One of the reasons the vehicles are so iconic is that they’ve appeared in so many movies. Forrest Gump’s first journey on one sees the other children refusing to make room for him, until Jenny (‘my most special friend’) lets him sit next to her. The closing credits of Ferris Bueller’s Day Off see a broken and defeated Principal Rooney forced to accept a lift on a bus full of students, while in Nightmare on Elm Street 2 one of the characters has a nightmare about his bus being driven by Freddy Krueger. InThe Dark Knight Rises the Joker uses a yellow school bus as his getaway vehicle in a bank heist, pulling out into a long line of identical vehicles.

An American twist to the English countryside

With thousands of the buses being replaced every year, there’s a big secondhand market. American churches buy them to transport worshippers, police forces to transport their officers (and indeed criminals, after suitably secure conversion). Other buses spend their retirements as mobile libraries or blood donation centres. The author Ken Kesey bought one to transport his friends (known as the Merry Pranksters) from California to New York in 1964. He painted it in psychedelic colours, and added an observation turret comprising a washing machine drum stuck through a hole in the roof.

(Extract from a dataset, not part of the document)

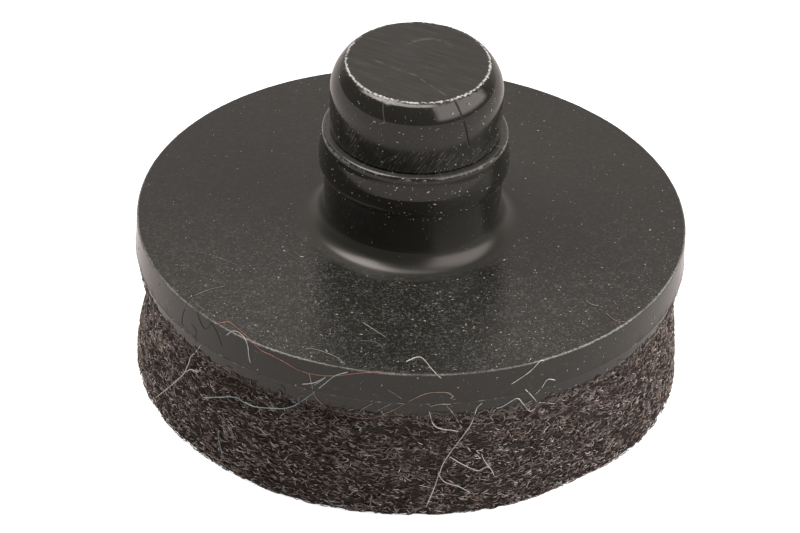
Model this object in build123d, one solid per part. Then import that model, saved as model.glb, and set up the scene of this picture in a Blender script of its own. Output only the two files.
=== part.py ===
from build123d import *
import os
from math import asin, cos, degrees, radians, sin, tan

# Felt furniture glide: a round moulded plastic disc with a snap stem on top and a thick felt pad bonded
# underneath. The stem is pushed into a hole drilled in the end of a chair or table leg, and its barbed
# bead holds it there. The leg then stands on the disc, and the felt slides over the floor.
# Every piece is a solid of revolution about Z. The origin is the middle of the felt's lower face, and
# +Z points up the stem. All sizes are in millimetres.

# Felt pad, bonded just inside the disc's foot and spread a little by the leg's weight
felt_thickness = 5.07
felt_inset = 0.30
felt_bulge = 0.30
felt_spread = 0.44
felt_edge_round = 0.15

# Disc, whose rim drafts both ways from the parting line of the mould, where the upper half overhangs
disc_thickness = 2.62
disc_radius = 12.54
rim_flare = 0.02
parting_depth = 1.57
parting_step = 0.21
foot_taper = 0.05
rim_edge_break = 0.10

# Stem waist, the smooth neck between the disc and the bead
waist_radius = 4.08
root_fillet = 1.55
waist_height = 2.60

# Barbed bead, whose widest band is a short cylinder that grips the hole
bead_radius = 4.34
bead_taper_run = 0.50
bead_band = 0.58
cone_angle = radians(7.0)
cone_height = 0.655
barb_angle = radians(4.0)
barb_height = 0.20
lip_round = 0.20

# Narrow groove between the bead and the head
groove_width = 0.14
groove_depth = 0.28

# Head, a slim barrel with a rounded shoulder and a flat cut end
head_radius = 3.93
head_foot_radius = 3.89
barrel_height = 2.09
shoulder_radius = 1.85
shoulder_height = 1.40

# Heights that follow from the sizes above
disc_bottom = felt_thickness
disc_top = disc_bottom + disc_thickness
parting_height = disc_top - parting_depth
waist_top = disc_top + waist_height
band_bottom = waist_top + bead_taper_run
band_top = band_bottom + bead_band
cone_top = band_top + cone_height
barb_top = cone_top + barb_height
bead_top = barb_top + lip_round * (1 - sin(barb_angle))
head_bottom = bead_top + groove_width
shoulder_bottom = head_bottom + barrel_height
stem_top = shoulder_bottom + shoulder_height

# Radii that follow from the sizes above
parting_radius = disc_radius + rim_flare
lower_rim_radius = parting_radius - parting_step
disc_foot_radius = lower_rim_radius - foot_taper
felt_top_radius = disc_foot_radius - felt_inset
felt_waist_radius = felt_top_radius + felt_bulge
felt_foot_radius = felt_top_radius + felt_spread
root_radius = waist_radius + root_fillet
cone_top_radius = bead_radius - cone_height * tan(cone_angle)
barb_top_radius = cone_top_radius - barb_height * tan(barb_angle)
ledge_radius = barb_top_radius - lip_round * cos(barb_angle)
groove_radius = head_foot_radius - groove_depth


def arc_about(center, radius, start, end):
    """Arc in the r, z plane about a centre, between two angles in degrees."""
    return CenterArc(center, radius, start, end - start)


def felt_pad():
    """Die-cut felt, narrower where it is bonded and spread a little at the foot, with a worn lower edge."""
    half_height = felt_thickness / 2
    with BuildSketch(Plane.XZ) as section:
        with BuildLine():
            side = ThreePointArc(
                (felt_foot_radius, 0), (felt_waist_radius, half_height), (felt_top_radius, felt_thickness)
            )
            Polyline(side @ 1, (0, felt_thickness), (0, 0), side @ 0)
        make_face()
        foot_corner = section.vertices().group_by(Axis.Z)[0].sort_by(Axis.X)[-1]
        fillet(foot_corner, felt_edge_round)
    return revolve(section.sketch, Axis.Z)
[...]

Thankfully American School Bus Glamping have converted their buses to a somewhat higher spec. If you stay in the one at Church View you can gaze out at the campsite’s splendid collection of activities (assault course, escape room, axe-throwing and the like). If you don’t fancy using the kitchen or barbeque, there’s an on-site Thai restaurant, or fish and chips from the nearby village.

All this in the shadow of a 13th-century church. As a mix of traditional England and modern America, it’s hard to beat.